To the extent that I’m given a choice between the two, always the former. Writing utopian fiction today, in this moment in this time, feels like a bit of a waste of time to me to be honest. The one exception would be children’s books, I suppose, because we invest somewhat in inventing utopias for them to teach them the values we do. Though even that isn’t always true.
What is likely to be having more influence over the readers—nonfiction or fiction?
Ah! Both, equally. That may not be strictly true for everyone, but for me it’s a value to treat them as equally influential. Some of the most affecting narratives non-fiction writers today like Rachel Aviv, Sarah Stillman, Meghan O’Gieblyn (just off the top of my head) don’t have analogs, but fiction matches the affecting, moving responses they evoke all the time, with prose that can sometimes be quite similar, such as with Celeste Ng, Lydia Kiesling, Tommy Orange (again, just off the top of my head). But the answer to this is self-evidently individual. Some people I know only read one or the other! For me, as a reader, both have just as much influence on me.
Writer’s inspiration becomes the life of each generation—is this really true?
I don’t know. I think if writers were the only ones capable of narrative, I might have a more confident answer to this question, but we no longer have a monopoly on narratives about life. There are whole other mediums for artists who are contributing to the output of our generation, and I’m very happy about that!
Do you think after writing your masterpiece your work for the betterment of the world would be done?
Right now, my anxiety is very much focused on whether I even have a masterpiece in me. I probably don’t, because masterpieces are quite sparse, aren’t they? I’ll try for one! And as for the betterment of the world—no, I don’t think my work will ever be done, unless I complete masterpiece on my deathbed, writing the final words just I kick the bucket. There is much work to be done outside of writing. I don’t want to be arrogant enough to think that my political self-hood is tied up solely with the quality of my writing!
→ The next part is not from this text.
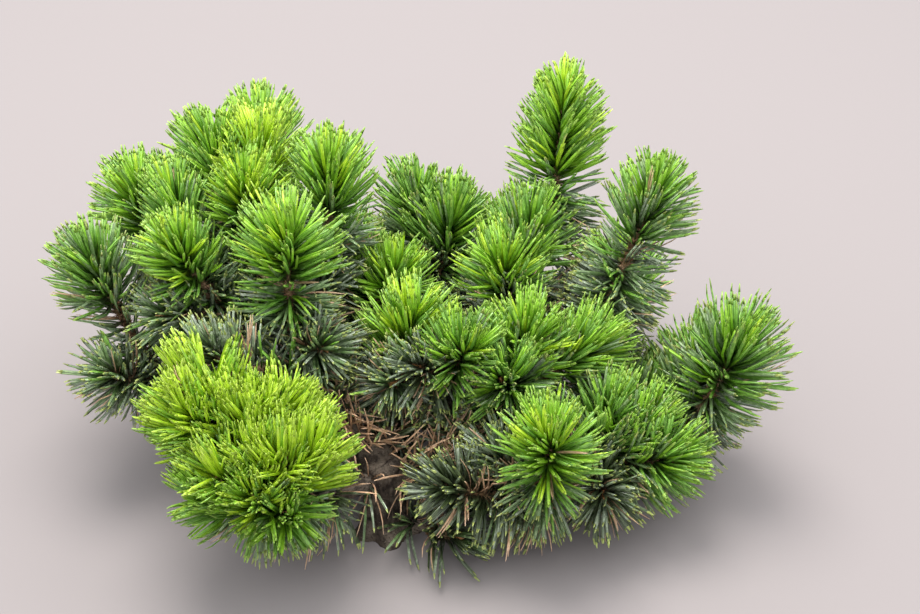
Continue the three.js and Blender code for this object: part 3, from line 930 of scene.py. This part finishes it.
def trunk_piece(material):
    """The trunk: leant over, with its foot drawn out into lobes, cut flat at the ground, and a domed head."""
    bm = bmesh.new()
    plate_layer = bm.verts.layers.float.new("plate")
    straight = np.arange(0, TRUNK["height"], TRUNK_RELIEF.ring_gap)
    heights = [*straight, *[TRUNK["height"] + rise for rise in DOME_RINGS]]
    bmesh.ops.create_circle(bm, cap_ends=True, segments=TRUNK_RELIEF.sides, radius=1)
    rim = [e for e in bm.edges if e.is_boundary]
    rings = [list({v for e in rim for v in e.verts})]
    for _ in heights[1:]:
        grown = bmesh.ops.extrude_edge_only(bm, edges=rim)["geom"]
        rim = [part for part in grown if is_open_edge(part)]
        rings.append([part for part in grown if isinstance(part, bmesh.types.BMVert)])
    bmesh.ops.edgeloop_fill(bm, edges=[e for e in bm.edges if e.is_boundary])
    lean = direction(TRUNK["heading"], TRUNK["lean"])
    for height, ring in zip(heights, rings):
        up = height * MM
        for v in ring:
            angle = math.atan2(v.co.y, v.co.x)
            radius = trunk_radius(height, angle)
            lift, plate = bark_height(radius, angle, up, TRUNK_SEED, TRUNK_RELIEF)
            reach = radius + lift
            v.co = (reach * math.cos(angle) + lean[0] * up, reach * math.sin(angle) + lean[1] * up, up)
            v[plate_layer] = plate
    return add_piece("trunk_bark", mesh_from(bm, "trunk_bark"), material)


def trunk_radius(height, angle):
    """The trunk's radius in metres: its taper, its flared and lobed foot, and its domed head."""
    taper = mix(TRUNK["base"], TRUNK["top"], min(height / TRUNK["height"], 1))
    flared = taper + FLARE["out"] * math.exp(-height / FLARE["depth"])
    fade = FLARE["lobe_share"] * math.exp(-height / FLARE["lobe_depth"])
    lobed = flared * (1 + fade * math.cos(FLARE["lobes"] * angle + FLARE["lobe_turn"]))
    over = max(height - TRUNK["height"], 0) / TRUNK["dome"]
    return lobed * math.sqrt(1 - over**2) * MM


def boughs_piece(material):
    """Every bough, run on as far as the fork of its shoots."""
    bm = bmesh.new()
    for seed, (name, limb) in enumerate(limbs.items()):
        if name == "trunk":
            continue
        run_on = Limb(line_through(np.vstack([limb.line.points, fork_of(limb.line)])), limb.base, limb.tip)
        sides = THICK_SIDES if limb.base > THICK_BOUGH else BOUGH_RELIEF.sides
        depth = DEPTH_GAIN * limb.base + BOUGH_RELIEF.depth
        barked_tube(bm, run_on, BOUGH_RELIEF._replace(sides=sides, depth=depth), seed)
    return add_piece("boughs_bark", mesh_from(bm, "boughs_bark"), material)


def shoots_piece(material):
    """The leafy shoots' own stems, knobbly with the feet of their needles."""
    bm = bmesh.new()
    for seed, line in enumerate(shoot_lines, FIRST_SHOOT_SEED):
        barked_tube(bm, Limb(line, *SHOOT_RADII), SHOOT_RELIEF, seed)
    return add_piece("shoot_stems", mesh_from(bm, "shoot_stems"), material)


def spray_of_scales(line, radius, first, last, count, tilt, length):
    """Small scales in a golden spiral along a stretch of a shoot."""
    through = (np.arange(count) + 0.5) / count
    shares = mix(first, last, through)
    point, on, across, aside = walk(line, np.clip(shares, 0, 1))
    angle = (GOLDEN_ANGLE * np.arange(count) + random.normal(0, SCALE_TURN_SWAY, count))[:, None]
    out = np.cos(angle) * across + np.sin(angle) * aside
    opening = np.radians(tilt + random.normal(0, SCALE_TILT_SWAY, count))[:, None]
    aim = np.cos(opening) * on + np.sin(opening) * out
    return {
        "root": point + out * radius * MM * SCALE_ROOT_SHARE,
        "aim": aim,
        "out": square_to(aim, out),
        "length": random.uniform(*SCALE_LENGTHS, count) * length * MM,
        "bend": np.zeros((count, 3)),
    }


def scales_piece(material):
    """Papery brown scales at each fork, round the band between two years' growth, and below the bud."""
    sprays = []
    foot, top = SHOOT_RADII
    fork, tip = FORK_SCALES, TIP_SCALES
    for name, shoots in masses.items():
        for line, _ in shoots:
            length = line.length / MM
            old_end, fresh_start = zone_ends(name, line)
            sprays.append(spray_of_scales(line, foot, 0, fork.run / length, *fork[1:]))
            count = round((fresh_start - old_end) * length * SCALES_PER_MM)
            start = old_end - BAND_OVERLAP / length
            sprays.append(spray_of_scales(line, foot, start, fresh_start, count, BAND_TILT, BAND_LENGTH))
            sprays.append(spray_of_scales(line, top, 1 - tip.run / length, 1, *tip[1:]))
    return scatter("bud_scales", scale_shape(), merge(sprays), SCALE_WIDTH, material)


def pegs_piece(material):
    """The short pegs that fallen needles leave along the boughs and the older stretches of the shoots."""
    sprays = []
    for name, limb in limbs.items():
        if name == "trunk":
            continue
        count = round(limb.line.length / MM * PEGS_PER_MM)
        radius = (limb.base + limb.tip) / 2
        sprays.append(spray_of_scales(limb.line, radius, PEG_START, 1, count, PEG_TILT, BOUGH_PEG))
    for name, shoots in masses.items():
        for line, _ in shoots:
            end = zone_ends(name, line)[0]
            count = round(line.length * end / MM * PEGS_PER_MM)
            sprays.append(spray_of_scales(line, SHOOT_RADII[0], OLD_START, end, count, PEG_TILT, SHOOT_PEG))
    return scatter("needle_pegs", scale_shape(), merge(sprays), PEG_WIDTH, material)


def bud_places():
    """A main bud at each shoot's tip, with a few smaller ones round it."""
    rows = {"root": [], "aim": [], "out": [], "length": [], "bend": [], "width": []}
    for line in shoot_lines:
        tip, on, across, aside = (part[0] for part in walk(line, 1))
        around = random.uniform(0, math.tau)
        for k in range(SIDE_BUDS + 1):
            is_main = k == 0
            angle = around + k * math.tau / SIDE_BUDS
            out = math.cos(angle) * across + math.sin(angle) * aside
            tilt = 0 if is_main else math.radians(random.uniform(*SIDE_BUD_TILTS))
            aim = math.cos(tilt) * on + math.sin(tilt) * out
            length = MAIN_BUD_LENGTH if is_main else random.uniform(*SIDE_BUD_LENGTHS)
            rows["root"].append(tip - on * BUD_SEAT * MM + out * (0 if is_main else SIDE_BUD_OUT) * MM)
            rows["aim"].append(aim)
            rows["out"].append(square_to(aim, out))
            rows["length"].append(length * MM)
            rows["width"].append(MAIN_BUD_WIDTH if is_main else random.uniform(*SIDE_BUD_WIDTHS))
            rows["bend"].append(np.zeros(3))
    return {key: np.array(value) for key, value in rows.items()}


def bud_shape():
    """A bud: plump low down and drawn to a point, with its scales as spiral steps."""
    bm = bmesh.new()
    bmesh.ops.create_uvsphere(bm, u_segments=9, v_segments=7, radius=0.5)
    for v in bm.verts:
        z = v.co.z + 0.5
        angle = math.atan2(v.co.y, v.co.x)
        belly = math.sin(math.pi * z**BUD_BELLY) ** BUD_FULLNESS if 0 < z < 1 else 0
        step = 1 + BUD_STEP * math.cos(BUD_SPIRALS * angle + BUD_TWIST * z)
        ring = v.co.xy.length
        spread = 0 if ring < 1e-6 else 0.5 * belly * step / ring
        v.co = (v.co.x * spread, v.co.y * spread, z)
    return as_template(bm)


def needle_pieces():
    """All the needles, each green joined as a piece of its own, then their lighter tips, painted light on the
    needle ends, and the dead ones.
    """
    grown = grow_needles()
    body = needle_shape(0, TIP_START, 2)
    tip = needle_shape(TIP_START, 1, 1)
    whole = needle_shape(0, 1, 4)
    greens = {}
    for step, (name, tones) in enumerate(GREENS.items()):
        chosen = pick(grown, grown["grade"] == step)
        material = needle_material(name, tones, WAXY_SHEEN if step <= LAST_WAXY_GREEN else FRESH_SHEEN)
        greens[name] = scatter(f"{name}_needles", body, chosen, NEEDLE_WIDTH, material)
    # the lighter tips are painted light: the glow of light at the needle ends
    for name, (first, last, tones) in TIPS.items():
        chosen = pick(grown, (grown["grade"] >= first) & (grown["grade"] <= last))
        scatter(f"{name}s", tip, chosen, NEEDLE_WIDTH, needle_material(name, tones))
    dead = pick(grown, grown["grade"] == DEAD)
    scatter("dead_needles", whole, dead, DEAD_WIDTH, needle_material("straw", STRAW))
    return greens


def floor_piece():
    """A plain pale floor under the plant."""
    bm = bmesh.new()
    bmesh.ops.create_grid(bm, x_segments=1, y_segments=1, size=FLOOR_REACH)
    mesh = bpy.data.meshes.new("floor")
    bm.to_mesh(mesh)
    bm.free()
    material = bpy.data.materials.new("pale_floor")
    material.use_nodes = True
    shader = material.node_tree.nodes["Principled BSDF"]
    shader.inputs["Base Color"].default_value = colour(FLOOR)
    shader.inputs["Roughness"].default_value = FLOOR_ROUGHNESS
    mesh.materials.append(material)
    floor = bpy.data.objects.new("floor", mesh)
    bpy.context.scene.collection.objects.link(floor)


def area_light(name, place, size, power, tint):
    data = bpy.data.lights.new(name, "AREA")
    data.shape = "DISK"
    data.size = size
    data.energy = power
    data.color = tint
    lamp = bpy.data.objects.new(name, data)
    lamp.location = place
    lamp.rotation_mode = "QUATERNION"
    lamp.rotation_quaternion = (Vector(LIGHT_AIM) - Vector(place)).to_track_quat("-Z", "Y")
    bpy.context.scene.collection.objects.link(lamp)


def set_light():
    """Soft daylight from high behind, with a pale sky all round that looks like the floor's far end."""
    world = bpy.data.worlds.new("studio")
    bpy.context.scene.world = world
    world.use_nodes = True
    nodes = Nodes(world.node_tree)
    way = nodes.add("ShaderNodeSeparateXYZ", {"Vector": nodes.add("ShaderNodeTexCoord").outputs["Generated"]})
    strength = ranged(nodes, way.outputs["Z"], 0.0, 1.0, SKY_LOW, SKY_HIGH)
    sky = nodes.add("ShaderNodeBackground", {"Color": SKY, "Strength": strength}).outputs["Background"]
    haze = nodes.add("ShaderNodeBackground", {"Color": colour(HAZE)}).outputs["Background"]
    first_look = nodes.add("ShaderNodeLightPath").outputs["Is Camera Ray"]
    choice = nodes.add("ShaderNodeMixShader", {0: first_look, 1: sky, 2: haze})
    output = world.node_tree.nodes["World Output"]
    world.node_tree.links.new(choice.outputs["Shader"], output.inputs["Surface"])
    for name, light in LIGHTS.items():
        area_light(name, *light)
    bpy.context.scene.view_settings.view_transform = "Standard"


def set_camera():
    data = bpy.data.cameras.new("camera")
    data.lens = LENS
    data.sensor_width = SENSOR_WIDTH
    camera = bpy.data.objects.new("camera", data)
    back = Vector((0, -math.cos(CAMERA_ELEVATION), math.sin(CAMERA_ELEVATION)))
    camera.location = CAMERA_AIM + back * CAMERA_DISTANCE
    camera.rotation_mode = "QUATERNION"
    camera.rotation_quaternion = (-back).to_track_quat("-Z", "Y")
    bpy.context.scene.collection.objects.link(camera)
    bpy.context.scene.camera = camera


def build_plant():
    barks = {name: bark_material(name, *finish) for name, finish in BARKS.items()}
    trunk = trunk_piece(barks["shaded_old_bark"])
    boughs = boughs_piece(barks["shaded_old_bark"])
    shoots_piece(barks["young_bark"])
    scales_piece(barks["scale_brown"])
    pegs_piece(barks["peg_brown"])
    buds = bud_places()
    scatter("buds", bud_shape(), buds, buds["width"], barks["bud_brown"])
    needles = needle_pieces()
    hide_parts("trunk")
    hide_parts(*[f"{name}_bough" for name in BOUGHS])
    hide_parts(*[f"{name}_needles" for name in MASSES])


build_plant()
floor_piece()
set_light()
set_camera()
When we still live in a world where so many can’t even read, to make the buck stop there—with my grandly designed masterpiece!—would be more than just complacent, it would be presumptuous.
For being profound and daring in their essence, Kamil’s remarks would easily gain several agreements and contrariness. But I think his words will act as a source of inspiration for us, because I believe in the words of Seamus Heaney in his poem, Casting And Gathering,
For I see that when one man casts, the other gathers
And then vice versa, without changing sides.